**GOAL**
Return all the data, word for word.

**DATA EXTRACT**

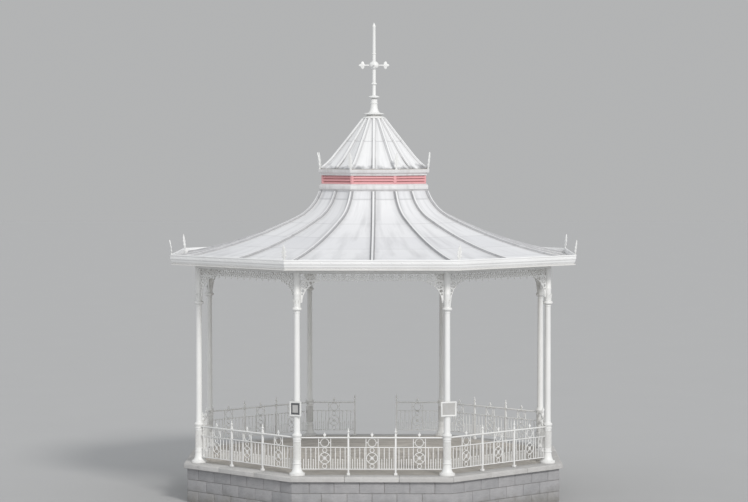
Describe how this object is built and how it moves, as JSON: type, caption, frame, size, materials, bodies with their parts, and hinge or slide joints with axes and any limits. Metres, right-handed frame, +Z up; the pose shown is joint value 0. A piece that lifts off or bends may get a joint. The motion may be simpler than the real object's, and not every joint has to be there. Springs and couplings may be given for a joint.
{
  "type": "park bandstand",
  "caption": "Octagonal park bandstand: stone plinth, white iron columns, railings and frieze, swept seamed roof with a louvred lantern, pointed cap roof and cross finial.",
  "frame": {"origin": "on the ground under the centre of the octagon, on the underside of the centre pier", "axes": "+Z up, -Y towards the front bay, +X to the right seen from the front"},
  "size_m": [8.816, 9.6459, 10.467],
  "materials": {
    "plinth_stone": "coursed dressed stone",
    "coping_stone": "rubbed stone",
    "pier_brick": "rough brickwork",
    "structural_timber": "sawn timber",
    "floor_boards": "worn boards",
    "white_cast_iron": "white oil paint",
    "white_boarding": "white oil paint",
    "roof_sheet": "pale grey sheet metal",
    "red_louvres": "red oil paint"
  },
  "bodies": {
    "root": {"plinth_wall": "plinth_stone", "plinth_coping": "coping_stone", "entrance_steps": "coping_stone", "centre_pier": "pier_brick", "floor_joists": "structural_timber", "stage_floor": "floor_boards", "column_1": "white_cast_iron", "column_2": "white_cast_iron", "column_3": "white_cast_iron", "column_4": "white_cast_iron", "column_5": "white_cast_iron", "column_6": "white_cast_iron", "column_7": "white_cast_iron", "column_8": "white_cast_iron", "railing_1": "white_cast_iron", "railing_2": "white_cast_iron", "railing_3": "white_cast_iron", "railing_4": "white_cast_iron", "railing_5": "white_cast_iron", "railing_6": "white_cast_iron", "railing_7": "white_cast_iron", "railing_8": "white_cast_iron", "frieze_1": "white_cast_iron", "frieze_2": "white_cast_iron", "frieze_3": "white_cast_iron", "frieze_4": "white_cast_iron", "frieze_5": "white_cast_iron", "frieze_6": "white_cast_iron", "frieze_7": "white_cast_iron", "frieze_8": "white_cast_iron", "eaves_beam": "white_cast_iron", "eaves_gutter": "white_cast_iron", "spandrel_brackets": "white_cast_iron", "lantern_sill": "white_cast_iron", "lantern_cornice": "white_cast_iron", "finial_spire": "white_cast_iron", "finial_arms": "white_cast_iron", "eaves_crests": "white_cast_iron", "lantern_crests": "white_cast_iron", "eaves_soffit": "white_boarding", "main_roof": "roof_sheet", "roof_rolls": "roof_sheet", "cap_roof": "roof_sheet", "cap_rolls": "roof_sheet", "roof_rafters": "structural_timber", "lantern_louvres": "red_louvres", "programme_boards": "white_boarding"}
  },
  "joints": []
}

**ANSWER TO THE PROBLEM**
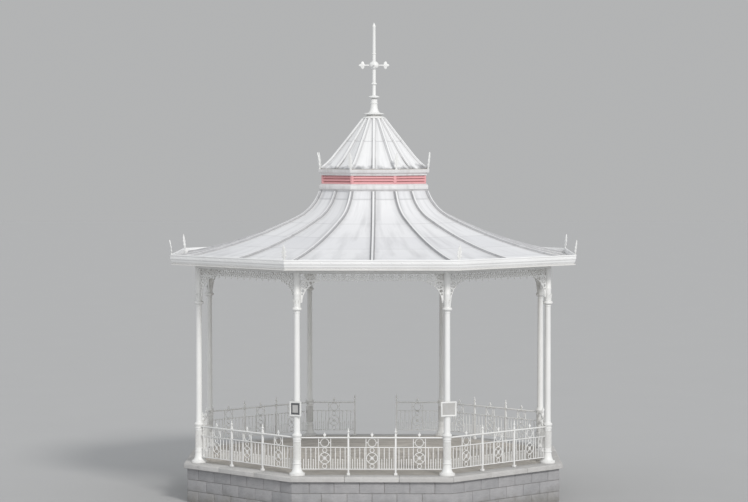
Describe how this object is built and how it moves, as JSON: type, caption, frame, size, materials, bodies with their parts, and hinge or slide joints with axes and any limits. Metres, right-handed frame, +Z up; the pose shown is joint value 0. A piece that lifts off or bends may get a joint. The motion may be simpler than the real object's, and not every joint has to be there. Springs and couplings may be given for a joint.
{
  "type": "park bandstand",
  "caption": "Octagonal park bandstand: stone plinth, white iron columns, railings and frieze, swept seamed roof with a louvred lantern, pointed cap roof and cross finial.",
  "frame": {"origin": "on the ground under the centre of the octagon, on the underside of the centre pier", "axes": "+Z up, -Y towards the front bay, +X to the right seen from the front"},
  "size_m": [8.816, 9.6459, 10.467],
  "materials": {
    "plinth_stone": "coursed dressed stone",
    "coping_stone": "rubbed stone",
    "pier_brick": "rough brickwork",
    "structural_timber": "sawn timber",
    "floor_boards": "worn boards",
    "white_cast_iron": "white oil paint",
    "white_boarding": "white oil paint",
    "roof_sheet": "pale grey sheet metal",
    "red_louvres": "red oil paint"
  },
  "bodies": {
    "root": {"plinth_wall": "plinth_stone", "plinth_coping": "coping_stone", "entrance_steps": "coping_stone", "centre_pier": "pier_brick", "floor_joists": "structural_timber", "stage_floor": "floor_boards", "column_1": "white_cast_iron", "column_2": "white_cast_iron", "column_3": "white_cast_iron", "column_4": "white_cast_iron", "column_5": "white_cast_iron", "column_6": "white_cast_iron", "column_7": "white_cast_iron", "column_8": "white_cast_iron", "railing_1": "white_cast_iron", "railing_2": "white_cast_iron", "railing_3": "white_cast_iron", "railing_4": "white_cast_iron", "railing_5": "white_cast_iron", "railing_6": "white_cast_iron", "railing_7": "white_cast_iron", "railing_8": "white_cast_iron", "frieze_1": "white_cast_iron", "frieze_2": "white_cast_iron", "frieze_3": "white_cast_iron", "frieze_4": "white_cast_iron", "frieze_5": "white_cast_iron", "frieze_6": "white_cast_iron", "frieze_7": "white_cast_iron", "frieze_8": "white_cast_iron", "eaves_beam": "white_cast_iron", "eaves_gutter": "white_cast_iron", "spandrel_brackets": "white_cast_iron", "lantern_sill": "white_cast_iron", "lantern_cornice": "white_cast_iron", "finial_spire": "white_cast_iron", "finial_arms": "white_cast_iron", "eaves_crests": "white_cast_iron", "lantern_crests": "white_cast_iron", "eaves_soffit": "white_boarding", "main_roof": "roof_sheet", "roof_rolls": "roof_sheet", "cap_roof": "roof_sheet", "cap_rolls": "roof_sheet", "roof_rafters": "structural_timber", "lantern_louvres": "red_louvres", "programme_boards": "white_boarding"}
  },
  "joints": []
}